Pakistan's government insists it has tightened security for its nuclear arms since Khan's network was uncovered, saying a foolproof command and control system is in place to keep the weapons from falling into the wrong hands.

But Khan's accusation that the military establishment knew about his proliferation activities will bolster widespread skepticism that he could have kept his nuclear technology exports secret from Pakistan's security apparatus.

"No flight, no equipment could go outside without the clearance from the ISI and SPD and they used to be at there at the airport, not me," Khan said, referring to the powerful Inter-Services Intelligence agency and the Strategic Planning Division that manages Pakistan's nuclear arsenal.

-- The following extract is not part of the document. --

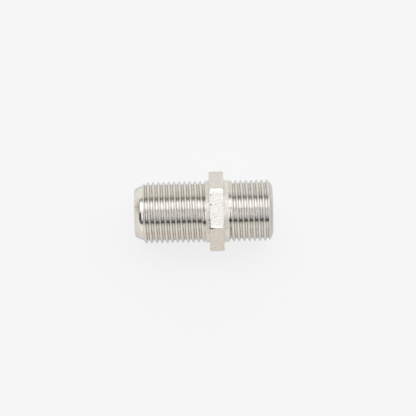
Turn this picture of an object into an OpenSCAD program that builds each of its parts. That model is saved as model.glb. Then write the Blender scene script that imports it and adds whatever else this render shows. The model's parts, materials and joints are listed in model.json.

Talat Masood, a political and military analyst, said it made sense that the proliferation effort was coordinated by more than one person.

"If the requirement of an aircraft was there, the requirement of dealing with another country was there, it's not just one man who could have done it," Masood said. "Whether they were doing it individually or collectively or as a state policy or informally — that needs to be determined."

Pakistan has refused to allow outsiders to question Khan, including experts from the United Nations' International Atomic Energy Agency, but says it has shared the findings of its own questioning of the scientist.

In his autobiography, Musharraf acknowledged that Pakistan bought conventional ballistic missiles from North Korea for cash in a government-to-government deal, but said it involved no transfer of nuclear technology.

Khan said he visited North Korea twice, in 1994 and 1999. On the latter trip, he said, he was sent by Musharraf to buy 200 shoulder-fired missiles when Pakistan and India were clashing in the disputed Kashmir region. He said he was accompanied on a special plane by an army general, Iftikhar Hussain Shah, and Pakistan paid cash for the weapons.

Khan was bitter in his criticism of Musharraf and confident of his own high standing among Pakistanis.

"People still respect me, and if anyone has any doubts and thinks himself more popular, he should go with me to Aabpara or Raja Bazar" — two markets in Islamabad and nearby Rawalpindi, Khan said.

Comparing the reception he would get to that which would be accorded Musharraf, Khan said: "You can cut my nose if his clothes remained untorn."